Their allure is here again: the ski slope, the glacier landscape, the charm of the little mountain huts. Brilliant sunshine, deep blue sky, pristine slopes, and powdery snow - that's how we're used to seeing the winter presented in the pamphlets and brochures of the tourist industry. Artists are also fascinated by the chilly season, albeit usually in very different ways. For them, winter can be a period of threat and harsh contrast, a time of drama, loneliness, and the passing of life. An essay exploring the icy regions of photography, painting, and video art by Ulrich Clewing

Tobias Rehberger: Untitled, 1992,
Deutsche Bank Collection

February 14 2005, an urgent report issued by dpa: according to the German Press Agency, the Arlberg Pass, the Lechtal Pass, and the entrance to the Tyrolean Lechtal are closed to traffic. Around 15,000 people were stranded in the winter sport locations of Stuben, Zürs, and Lech on the Arlberg. Due to further snowfall, a rapid improvement in the situation was not to be expected. There it was again: for a few days, normal rules were suspended, the smooth functioning of things was interrupted, and the winter had shown itself from its more ruthless side.

Gert Rappenecker: Untitled (notes), 1992,
Deutsche Bank Collection

News reports of this kind don't tend to make much of an impression on Walter Niedermayr. Niedermayr, born 1952 in Bolzano in Southern Tyrol, knows the mountains well; he lives there year round, beyond the winter holiday season. And he's photographed them, the first time more than 17 years ago, and repeatedly ever since. He's made hundreds of pictures of them, combined them in series, shown them in galleries and museums, and published them in books. The sun seldom shines in his photographs, and when it does, it can't be seen; nor can a deep blue sky.

Walter Niedermayr: Jungfraujoch II, 1998,
Deutsche Bank Collection

When people do appear in his pictures, then they're usually very small, not much larger than ants. What can often be seen in Niedermayr's photographs are what people have left behind, the things they've build into the landscape to make their stay there more comfortable: chair lifts, self-service restaurants, and viewing platforms, for instance. The artist tends to use a frontal or close-up view, which might not have the beauty of a panorama, but offers a clearer portrayal of the details, all the lost perspectives, empty corners, and other absurd constellations resulting from the collision between architecture and nature in the high mountain landscape.

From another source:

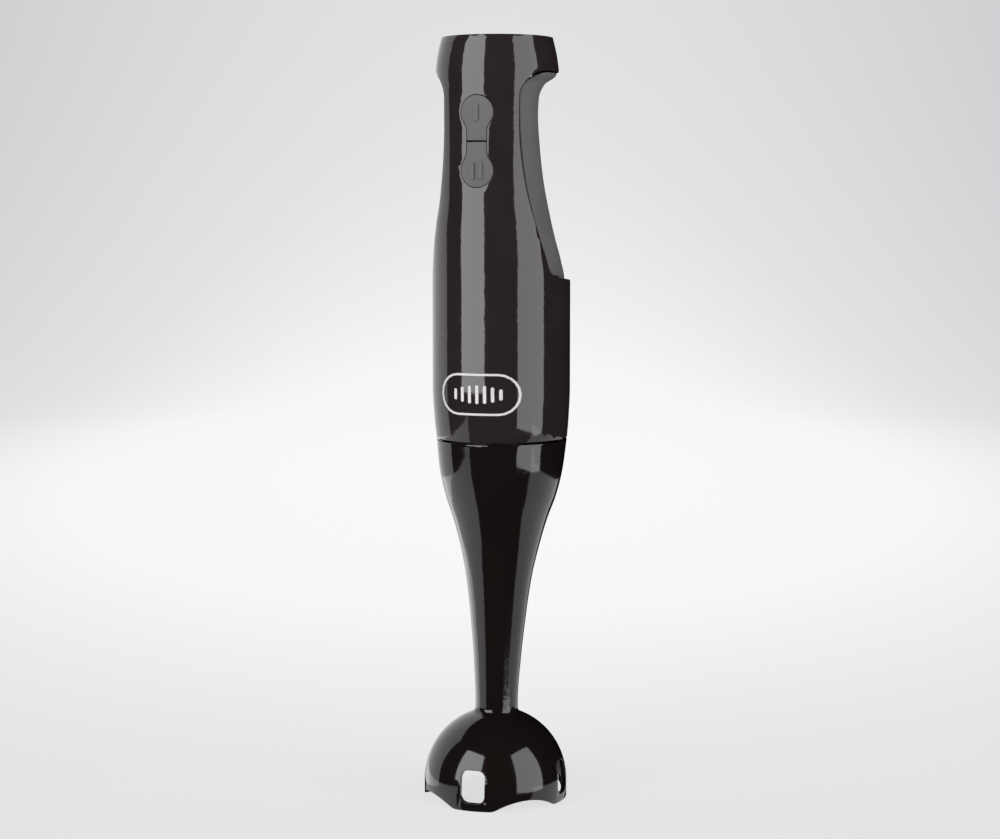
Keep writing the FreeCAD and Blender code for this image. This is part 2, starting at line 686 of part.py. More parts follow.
def upper_bracket():
    """Plate above the commutator that holds the upper bearing and the brush holders."""
    low = UPPER_PLATE_Z
    plate = cylinder(STATOR_RADIUS - 1.0, low, UPPER_BEARING_Z)
    arms = box((-EAR_X, EAR_X), (-3.0, 3.0), (low, UPPER_BEARING_Z))
    cup = cylinder(BEARING_RADIUS + 2.4, low, UPPER_BEARING_Z + BEARING_WIDTH)
    posts = [cylinder(EAR_RADIUS - 0.4, STATOR_TOP, UPPER_BEARING_Z, x) for x in (-EAR_X, EAR_X)]
    body = join([plate, arms, cup] + posts)
    body = body.cut(cylinder(BEARING_RADIUS + PRESS_FIT, UPPER_BEARING_Z, UPPER_BEARING_Z + 20))
    body = body.cut(cylinder(SHAFT_RADIUS + 1.5, low - 1, UPPER_BEARING_Z + 1))
    for x in (-EAR_X, EAR_X):
        body = body.cut(cylinder(SCREW_RADIUS + LOOSE_FIT, STATOR_TOP - 1, UPPER_BEARING_Z + 1, x))
    return body


def bracket_screws():
    screws = []
    for x in (-EAR_X, EAR_X):
        stem = cylinder(SCREW_RADIUS, BRACKET_Z + 2.5, UPPER_BEARING_Z + 0.5, x)
        head = cylinder(SCREW_HEAD, UPPER_BEARING_Z, UPPER_BEARING_Z + 2.2, x)
        slot = box((x - 4, x + 4), (-0.4, 0.4), (UPPER_BEARING_Z + 1.2, UPPER_BEARING_Z + 3))
        screws.append(join([stem, head]).cut(slot))
    return group(screws)


def brush_parts():
    """Height and reach shared by the brushes, their holders and their springs."""
    return COMMUTATOR_Z + COMMUTATOR_LENGTH / 2, COMMUTATOR_RADIUS + 0.1, STATOR_RADIUS - 1.5


def brush_holders():
    z, reach, outer = brush_parts()
    holders = []
    for side in (1, -1):
        low, high = sorted((side * (reach + 1.4), side * outer))
        tube = box((-4.2, 4.2), (low, high), (z - 3.6, UPPER_PLATE_Z))
        holders.append(tube.cut(box((-3.1, 3.1), (low - 1, high - 1) if side > 0 else (low + 1, high + 1),
                                    (z - 2.6, z + 2.6))))
    return group(holders)


def carbon_brushes():
    z, reach, _ = brush_parts()
    brushes = []
    for side in (1, -1):
        low, high = sorted((side * reach, side * (reach + 7.0)))
        brushes.append(box((-3.0, 3.0), (low, high), (z - 2.5, z + 2.5)))
    return group(brushes)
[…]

Sometimes, Niedermayr depicts the mountains without the accompanying infrastructure. Then they seem huge and uninviting, rugged and karstic. At the same time, they possess a breathtaking natural magnificence. The snow-covered mountain cliffs, the deeply cleft and fissured glaciers are completely covered in patterns, none of which is like another, as unique as fingerprints. The light that shines there is usually diffuse, but always bright. Sometimes it's so bright that it hurts the eyes.

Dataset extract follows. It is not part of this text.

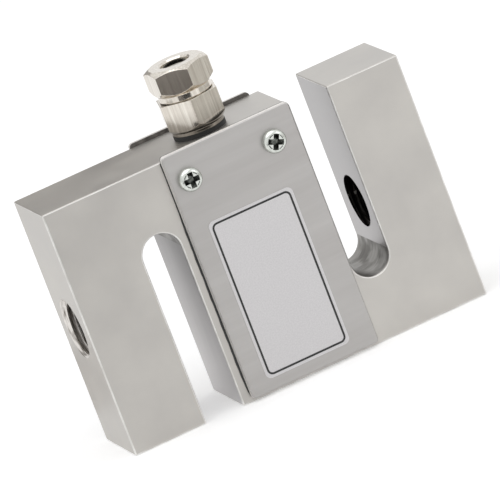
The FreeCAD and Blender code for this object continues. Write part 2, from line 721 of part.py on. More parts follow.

William Wegman: Dusted, from the series
"Elephant, Bad Dog & Dusted" , 1988,
Deutsche Bank Collection

This domination of the color white most aptly, perhaps, illustrates the ambivalence in Niedermayr's images - as a symbol, it is multifaceted. In western cultures, the color is mainly associated with positive properties and states such as purity, virginity, joy, and elegance.